## TASK TO CARRY OUT
Look through the material below and count the lines with the string "from". Report only the count.
◇ ◇ ◇
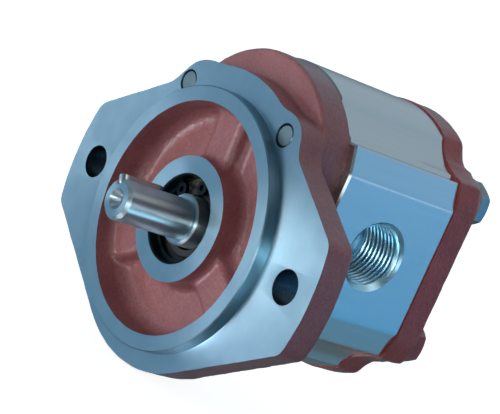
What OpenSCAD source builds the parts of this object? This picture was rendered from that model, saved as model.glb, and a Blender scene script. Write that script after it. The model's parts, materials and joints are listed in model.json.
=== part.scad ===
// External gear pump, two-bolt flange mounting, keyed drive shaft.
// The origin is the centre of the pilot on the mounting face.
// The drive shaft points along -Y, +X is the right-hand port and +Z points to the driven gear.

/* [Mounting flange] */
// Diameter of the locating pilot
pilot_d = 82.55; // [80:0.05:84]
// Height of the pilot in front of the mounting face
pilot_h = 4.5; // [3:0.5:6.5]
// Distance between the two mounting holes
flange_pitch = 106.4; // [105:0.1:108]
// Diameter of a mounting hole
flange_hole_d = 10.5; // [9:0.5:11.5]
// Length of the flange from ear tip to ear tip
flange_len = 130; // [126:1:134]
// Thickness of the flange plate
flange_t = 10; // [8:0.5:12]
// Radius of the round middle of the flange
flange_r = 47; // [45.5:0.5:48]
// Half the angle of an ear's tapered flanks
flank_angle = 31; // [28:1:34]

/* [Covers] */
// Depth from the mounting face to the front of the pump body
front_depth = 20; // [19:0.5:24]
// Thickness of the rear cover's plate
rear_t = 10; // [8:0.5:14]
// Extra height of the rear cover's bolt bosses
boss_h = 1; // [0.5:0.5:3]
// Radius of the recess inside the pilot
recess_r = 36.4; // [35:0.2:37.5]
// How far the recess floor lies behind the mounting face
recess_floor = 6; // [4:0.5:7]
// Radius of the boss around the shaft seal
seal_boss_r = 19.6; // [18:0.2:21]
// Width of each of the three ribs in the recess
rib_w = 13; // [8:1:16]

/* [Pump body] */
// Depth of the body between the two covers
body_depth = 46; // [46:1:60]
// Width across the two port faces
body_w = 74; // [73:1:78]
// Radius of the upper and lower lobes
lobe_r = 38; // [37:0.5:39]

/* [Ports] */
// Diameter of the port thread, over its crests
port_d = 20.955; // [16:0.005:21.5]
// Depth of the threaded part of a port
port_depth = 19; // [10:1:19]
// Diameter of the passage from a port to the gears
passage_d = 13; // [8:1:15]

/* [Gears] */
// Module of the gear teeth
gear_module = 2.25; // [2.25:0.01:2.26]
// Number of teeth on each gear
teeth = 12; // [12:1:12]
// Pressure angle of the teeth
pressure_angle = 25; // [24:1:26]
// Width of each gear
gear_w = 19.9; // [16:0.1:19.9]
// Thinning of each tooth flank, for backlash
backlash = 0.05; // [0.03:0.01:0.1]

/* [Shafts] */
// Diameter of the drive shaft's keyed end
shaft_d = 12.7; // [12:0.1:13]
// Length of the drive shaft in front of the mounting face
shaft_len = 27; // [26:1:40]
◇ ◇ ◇
## THE ANSWER
4